The decision of Pombal's character was never more strongly shown than on this occasion. The traders into whose hands the Portuguese wines had fallen, and who had enjoyed an illegal monopoly for so many years, raised tumults, and serious insurrection was threatened. At Oporto, the mob plundered the director's house, and seized on the chief magistrate. The military were attacked, and the government was endangered. The minister instantly ordered fresh troops to Oporto; arrests took place; seventeen persons were executed; five-and-twenty sent to the galleys; eighty-six banished, and others subjected to various periods of imprisonment. The riots were extinguished. In a striking memoir, written by Pombal after his retirement from office, he gives a brief statement of the origin of this company—a topic at all times interesting to the English public, and which is about to derive a new interest from its practical revival in Portugal. We quote a fragment.

"The unceasing and urgent works which the calamitous earthquake of November 1st, 1755, had rendered indispensable, were still vigorously pursued, when, in the following year, one Mestre Frei Joao de Mansilla presented himself at the Giunta at Belem, on the part of the principal husbandmen of Upper Douro, and of the respectable inhabitants of Oporto, in a state of utter consternation.

"In the popular outcry of the time, the English were represented as making themselves the sole managers of every thing. The fact being, that, as they were the only men who had any money, they were almost the sole purchasers in the Portuguese markets. But the English here complained of were the low traffickers, who, in conjunction with the Lisbon and Oporto vintners, bought and managed the wines at their discretion. It was represented to the king, that, by those means, the price of wine had been reduced to 7200 rios a pipe, or less, until the expense of cultivation was more than the value of the produce; that those purchasers required one or two years' credit; that the price did not pay for the hoeing of the land, which was consequently deserted; that all the principal families of one district had been reduced to poverty, so much so as to be obliged to sell their knives and forks; that the poor people had not a drop of oil for their salad, so that they were obliged, even in Lent, to season their vegetables with the fat of hogs." The memoir mentions even gross vice as a consequence of their extreme poverty.

We quote this passage to show to what extremities a people may be reduced by individual mismanagement, and what important changes may be produced by the activity of an intelligent directing power.

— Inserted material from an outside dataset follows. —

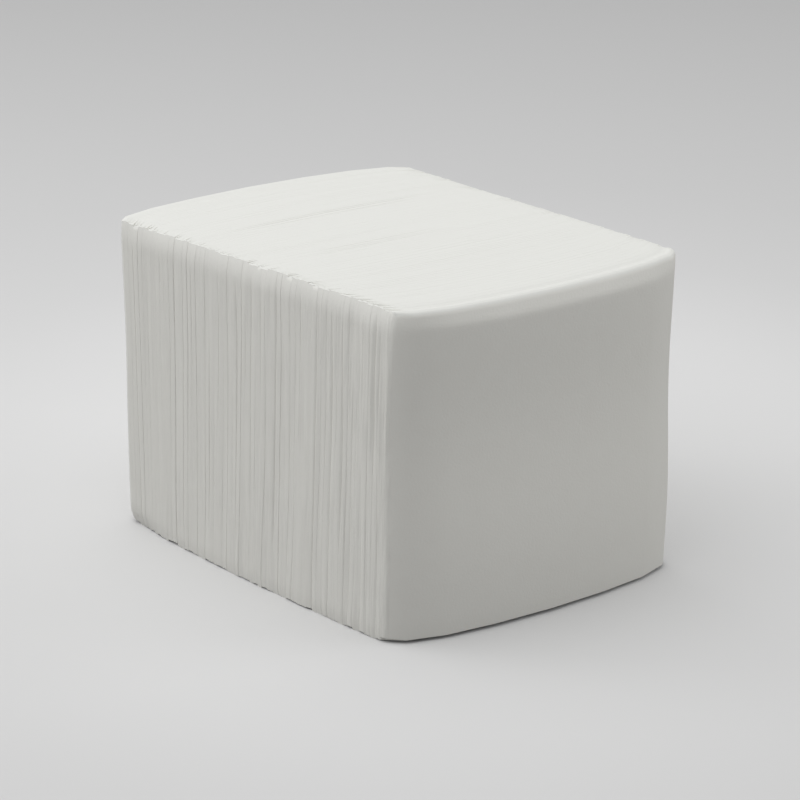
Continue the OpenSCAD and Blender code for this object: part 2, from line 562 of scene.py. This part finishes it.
def feed(tree, node, inputs):
    # Gives a node's inputs their values, or links other nodes' outputs to them
    for name, value in inputs.items():
        if isinstance(value, bpy.types.NodeSocket):
            tree.links.new(value, node.inputs[name])
        else:
            node.inputs[name].default_value = value


def addNode(tree, kind, inputs=None, **settings):
    node = tree.nodes.new("ShaderNode" + kind)
    for name, value in settings.items():
        setattr(node, name, value)
    feed(tree, node, inputs or {})
    return node


def noiseTexture(tree, vector, scale, detail, distortion=0):
    inputs = {"Vector": vector, "Scale": scale, "Detail": detail, "Distortion": distortion}
    return addNode(tree, "TexNoise", inputs).outputs["Fac"]


def mapRange(tree, value, fromRange, toRange, interpolation="LINEAR"):
    inputs = {
        "Value": value,
        "From Min": fromRange[0],
        "From Max": fromRange[1],
        "To Min": toRange[0],
        "To Max": toRange[1],
    }
    return addNode(tree, "MapRange", inputs, interpolation_type=interpolation).outputs["Result"]


def calculate(tree, operation, first, second, clamp=False):
    inputs = {0: first, 1: second}
    return addNode(tree, "Math", inputs, operation=operation, use_clamp=clamp).outputs["Value"]


def mixColours(tree, share, first, second, blending="MIX"):
    inputs = {"Factor": share, "A": first, "B": second}
    return addNode(tree, "Mix", inputs, data_type="RGBA", blend_type=blending).outputs["Result"]


tissue = {
    "colour": (0.795, 0.790, 0.750, 1),
    "shadedColour": (0.775, 0.766, 0.724, 1),
    "cutColour": (0.795, 0.798, 0.765, 1),
    "paintedEdgeGlow": (0.86, 0.855, 0.815, 1),    # painted light: a lighter colour that stands in for light coming through the folds just below the top
    "paintedGlowReach": 9 * mm,
    "paintedPanelGlow": 0.35,                      # how much of it the flat panels have
    "roughness": 0.95,
    "specular": 0.2,
    "mottleScale": 160,                     # soft cloudy variation of the paper
    "mottleDetail": 5,
    "fibreScale": 1400,
    "fibreDetail": 3,
    "fibreBump": 0.05 * mm,
    "creaseSpacing": 0.85 * mm,             # fine creases that run up the folds
    "creaseLength": 13 * mm,
    "creaseDetail": 2,
    "creaseDistortion": 0.4,
    "creaseBump": 0.20 * mm,
    "creaseShade": 0.09,                    # painted shade: how much darker the bottom of a crease is coloured
    "shadeRange": (0.25, 0.60),             # and between which values of its noise that changes
    "creaseZone": 22 * mm,                  # size of the patches that are creased more
    "zoneDetail": 1,
    "zoneRange": (0.35, 0.65),
    "zoneShares": (0.25, 1),                # how creased the calm and the creased ones are
    "creasedFront": 1.25,                   # creases are stronger near the front
    "creasedBack": 0.35,
}


def makeTissue():
    material = bpy.data.materials.new("tissuePaper")
    material.use_nodes = True
    tree = material.node_tree
    place = addNode(tree, "TexCoord").outputs["Object"]
    parts = addNode(tree, "SeparateXYZ", {"Vector": place}).outputs
    cut = addNode(tree, "Attribute", attribute_name="cut").outputs["Fac"]
    onFold = addNode(tree, "Attribute", attribute_name="onFold").outputs["Fac"]

    mottle = noiseTexture(tree, place, tissue["mottleScale"], tissue["mottleDetail"])
    tone = mixColours(tree, mottle, tissue["shadedColour"], tissue["colour"])

    # Creases on the folds, as bumps and as painted shade at their bottoms, stronger in some patches and
    # near the front
    stretch = (0, 1 / tissue["creaseSpacing"], 1 / tissue["creaseLength"])
    stretched = addNode(tree, "Mapping", {"Vector": place, "Scale": stretch}).outputs["Vector"]
    crease = noiseTexture(tree, stretched, 1, tissue["creaseDetail"], tissue["creaseDistortion"])
    zone = noiseTexture(tree, place, 1 / tissue["creaseZone"], tissue["zoneDetail"])
    creased = mapRange(tree, zone, tissue["zoneRange"], tissue["zoneShares"])
    stackReach = (-stack["sideDepth"] / 2, stack["sideDepth"] / 2)
    creasedShares = (tissue["creasedFront"], tissue["creasedBack"])
    towardsFront = mapRange(tree, parts["Y"], stackReach, creasedShares)
    patched = calculate(tree, "MULTIPLY", creased, towardsFront)
    strength = calculate(tree, "MULTIPLY", patched, onFold, clamp=True)
    shade = mapRange(tree, crease, tissue["shadeRange"], (1 - tissue["creaseShade"], 1))
    shaded = mixColours(tree, strength, tone, shade, "MULTIPLY")

    # Painted light: the paper is coloured lighter just below the cut edges at the top, in place of
    # light that comes through it
    glowRange = (stack["height"] - tissue["paintedGlowReach"], stack["height"])
    nearTop = mapRange(tree, parts["Z"], glowRange, (0, 1), "SMOOTHSTEP")
    onFace = calculate(tree, "SUBTRACT", nearTop, cut, clamp=True)
    folded = mapRange(tree, onFold, (0, 1), (tissue["paintedPanelGlow"], 1))
    paintedGlowShare = calculate(tree, "MULTIPLY", onFace, folded)
    glow = mixColours(tree, paintedGlowShare, shaded, tissue["paintedEdgeGlow"])
    paper = mixColours(tree, cut, glow, tissue["cutColour"])

    fibre = noiseTexture(tree, place, tissue["fibreScale"], tissue["fibreDetail"])
    fibreBump = addNode(tree, "Bump", {"Distance": tissue["fibreBump"], "Height": fibre})
    creaseBump = addNode(tree, "Bump", {
        "Distance": tissue["creaseBump"],
        "Strength": strength,
        "Height": crease,
        "Normal": fibreBump.outputs["Normal"],
    })
    feed(tree, tree.nodes["Principled BSDF"], {
        "Base Color": paper,
        "Roughness": tissue["roughness"],
        "Specular IOR Level": tissue["specular"],
        "Normal": creaseBump.outputs["Normal"],
    })
    return material


tissuePaper = makeTissue()
last = stack["sheets"]
frontSheet = makePiece("frontSheet", [1], tissuePaper)
leftFolds = makePiece("leftFoldedSheets", list(range(3, last, 2)), tissuePaper)
rightFolds = makePiece("rightFoldedSheets", list(range(2, last, 2)), tissuePaper)
backSheet = makePiece("backSheet", [last], tissuePaper)
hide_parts("front_sheet")
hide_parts("left_folded_sheets")
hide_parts("right_folded_sheets")
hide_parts("back_sheet")

view = {
    "lens": 148.1,
    "sensorWidth": 36,
    "farthest": 50,
    "azimuth": radians(-37.79),
    "elevation": radians(17.80),
    "distance": 1.0232,
    "aimRight": 1.32 * mm,
    "aimUp": -3.43 * mm,
    "aimHeight": 49.95 * mm,
}


def makeCamera():
    azimuth, elevation = view["azimuth"], view["elevation"]
    forward = Vector((-sin(azimuth) * cos(elevation), cos(azimuth) * cos(elevation), -sin(elevation)))
    right = Vector((cos(azimuth), sin(azimuth), 0))
    up = right.cross(forward)
    aim = Vector((stack["sideways"], 0, view["aimHeight"]))
    aim += view["aimRight"] * right + view["aimUp"] * up
    data = bpy.data.cameras.new("camera")
    data.lens = view["lens"]
    data.sensor_width = view["sensorWidth"]
    data.clip_end = view["farthest"]
    camera = addObject("camera", data)
    camera.location = aim - forward * view["distance"]
    camera.rotation_euler = forward.to_track_quat("-Z", "Y").to_euler()
    bpy.context.scene.camera = camera


studio = {
    "floorSize": 12,
    "floorRoughness": 0.9,
    # painted light: how light the floor is painted at some distances from the middle of an oval pool of
    # light, darker towards the edges and a little darker right by the stack, which deepens its shadow
    "paintedLightTones": [
        (0.05, 0.73), (0.14, 0.735), (0.20, 0.71), (0.28, 0.64),
        (0.40, 0.60), (0.60, 0.575), (0.95, 0.53),
    ],
    "poolMiddle": (0.062, 0.034, 0),
    "poolShape": (1 / 1.2, 1, 1),            # across and along the view
    "floorBounce": (0.20, 0.20, 0.20, 1),    # what the floor throws back at the stack
    "worldColour": (1, 1, 1, 1),
    "worldStrength": 0.54,
    "lamps": {                               # place, size, power
        "key": ((-0.46, 0.40, 1.10), 2.4, 14.2),
        "fill": ((1.10, -0.80, 0.40), 0.9, 4.1),
        "side": ((-0.50, 0.66, 0.28), 0.35, 0.85),
    },
}


def makeFloor():
    floorMesh = bmesh.new()
    bmesh.ops.create_grid(floorMesh, x_segments=1, y_segments=1, size=studio["floorSize"] / 2)
    mesh = bpy.data.meshes.new("floor")
    floorMesh.to_mesh(mesh)
    floorMesh.free()
    floor = addObject("floor", mesh)
    material = bpy.data.materials.new("floorPaintedLight")
    material.use_nodes = True
    tree = material.node_tree
    place = addNode(tree, "TexCoord").outputs["Object"]
    oval = addNode(tree, "Mapping", {
        "Vector": place,
        "Location": studio["poolMiddle"],
        "Rotation": (0, 0, view["azimuth"]),
        "Scale": studio["poolShape"],
    }, vector_type="TEXTURE").outputs["Vector"]
    fromMiddle = addNode(tree, "VectorMath", {0: oval}, operation="LENGTH").outputs["Value"]
    pool = addNode(tree, "ValToRGB", {"Fac": fromMiddle})
    pool.color_ramp.interpolation = "B_SPLINE"
    (firstPlace, firstTone), *others, (lastPlace, lastTone) = studio["paintedLightTones"]
    stops = pool.color_ramp.elements
    stops[0].position = firstPlace
    stops[0].color = (firstTone, firstTone, firstTone, 1)
    stops[1].position = lastPlace
    stops[1].color = (lastTone, lastTone, lastTone, 1)
    for distance, grey in others:
        stops.new(distance).color = (grey, grey, grey, 1)
    # the camera sees the painted pool of light, while the stack is lit by the plain bounce colour
    seen = addNode(tree, "LightPath").outputs["Is Camera Ray"]
    tone = mixColours(tree, seen, studio["floorBounce"], pool.outputs["Color"])
    feed(tree, tree.nodes["Principled BSDF"], {
        "Base Color": tone,
        "Roughness": studio["floorRoughness"],
    })
    mesh.materials.append(material)
    floor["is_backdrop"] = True


def makeLights():
    world = bpy.data.worlds.new("studio")
    bpy.context.scene.world = world
    world.use_nodes = True
    feed(world.node_tree, world.node_tree.nodes["Background"], {
        "Color": studio["worldColour"],
        "Strength": studio["worldStrength"],
    })
    for name, (place, size, power) in studio["lamps"].items():
        light = bpy.data.lights.new(name, "AREA")
        light.size = size
        light.energy = power
        lamp = addObject(name, light)
        lamp.location = place
        lamp.rotation_euler = (-lamp.location).to_track_quat("-Z", "Y").to_euler()


makeFloor()
makeLights()
makeCamera()
bpy.context.scene.view_settings.view_transform = "Standard"
print("studio set")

The king's letters-patent of 1756, establishing the company, provided at once for the purity of the wine, its extended sale in England, and the solvency of the wine provinces. It is only one among a thousand instances of the hazards in which Popery involves all regular government, to find the Jesuits inflaming the populace against this most salutary and successful act of the king. At confession, they prompted the people to believe "that the wines of the company were not fit for the celebration of mass." (For the priests drink wine in the communion, though the people receive only the bread.) To give practical example to their precept, they dispersed narratives of a great popular insurrection which had occurred in 1661; and both incentives resulted in the riots in Oporto, which it required all the vigour of Pombal to put down.

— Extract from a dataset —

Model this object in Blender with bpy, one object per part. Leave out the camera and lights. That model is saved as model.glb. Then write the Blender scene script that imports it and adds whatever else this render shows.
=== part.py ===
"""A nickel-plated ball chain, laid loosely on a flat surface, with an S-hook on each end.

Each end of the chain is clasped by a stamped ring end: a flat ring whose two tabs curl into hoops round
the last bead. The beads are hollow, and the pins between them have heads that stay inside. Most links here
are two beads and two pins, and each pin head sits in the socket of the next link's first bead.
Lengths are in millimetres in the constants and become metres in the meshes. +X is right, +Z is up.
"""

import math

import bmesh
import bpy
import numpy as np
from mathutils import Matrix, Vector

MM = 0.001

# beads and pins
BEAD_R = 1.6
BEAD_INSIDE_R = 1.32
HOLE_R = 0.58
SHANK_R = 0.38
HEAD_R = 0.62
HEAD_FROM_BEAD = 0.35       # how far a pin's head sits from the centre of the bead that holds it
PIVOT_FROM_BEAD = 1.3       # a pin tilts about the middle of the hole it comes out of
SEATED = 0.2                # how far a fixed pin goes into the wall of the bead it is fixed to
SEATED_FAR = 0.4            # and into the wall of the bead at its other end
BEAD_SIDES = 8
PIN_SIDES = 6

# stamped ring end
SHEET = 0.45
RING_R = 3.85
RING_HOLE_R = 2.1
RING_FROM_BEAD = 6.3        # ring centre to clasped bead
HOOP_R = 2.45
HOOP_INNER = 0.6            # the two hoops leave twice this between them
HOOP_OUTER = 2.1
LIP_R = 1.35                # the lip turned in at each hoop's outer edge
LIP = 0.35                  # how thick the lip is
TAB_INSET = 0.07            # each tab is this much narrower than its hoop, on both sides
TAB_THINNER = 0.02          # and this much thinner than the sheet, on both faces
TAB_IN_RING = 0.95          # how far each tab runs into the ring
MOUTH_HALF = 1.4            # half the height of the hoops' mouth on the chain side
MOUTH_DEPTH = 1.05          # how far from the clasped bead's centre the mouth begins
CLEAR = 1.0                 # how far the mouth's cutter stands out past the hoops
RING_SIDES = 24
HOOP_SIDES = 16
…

But the country and Europe was now to acknowledge the services of the great minister on a still higher scale. The extinction of the Jesuits was the work of his bold and sagacious mind. The history of this event is among the most memorable features of a century finishing with the fall of the French monarchy.

The passion of Rome for territory has been always conspicuous, and always unsuccessful. Perpetually disturbing the Italian princes in the projects of usurpation, it has scarcely ever advanced beyond the original bounds fixed for it by Charlemagne. Its spirit of intrigue, transfused into its most powerful order the Jesuits, was employed for the similar purpose of acquiring territorial dominion. But Europe was already divided among powerful nations. Those nations were governed by jealous authorities, powerful kings for their leaders, and powerful armies for their defence. All was full; there was no room for the contention of a tribe of ecclesiastics, although the most daring, subtle, and unscrupulous of the countless slaves and soldiers of Rome. The world of America was open. There a mighty power might grow up unseen by the eye of Europe. A population of unlimited multitudes might find space in the vast plains; commerce in the endless rivers; defence in the chains of mountains; and wealth in the rocks and sands of a region teeming with the precious metals. The enterprise was commenced under the pretext of converting the Indians of Paraguay. Within a few years the Jesuits formed an independent republic, numbering thirty-one towns, with a population of a hundred thousand souls. To render their power complete, they prohibited all communication between the natives and the Spaniards and Portuguese, forbidding them to learn the language of either country, and implanting in the mind of the Indians an implacable hatred of both Spain and Portugal. At length both courts became alarmed, and orders were sent out to extinguish the usurpation. Negotiations were in the mean time opened between Spain and Portugal relative to an exchange of territory, and troops were ordered to effect the exchange. Measures of this rank were unexpected by the Jesuits. They had reckoned upon the proverbial tardiness of the Peninsular councils; but they were determined not to relinquish their prize without a struggle. They accordingly armed the natives, and prepared for a civil war.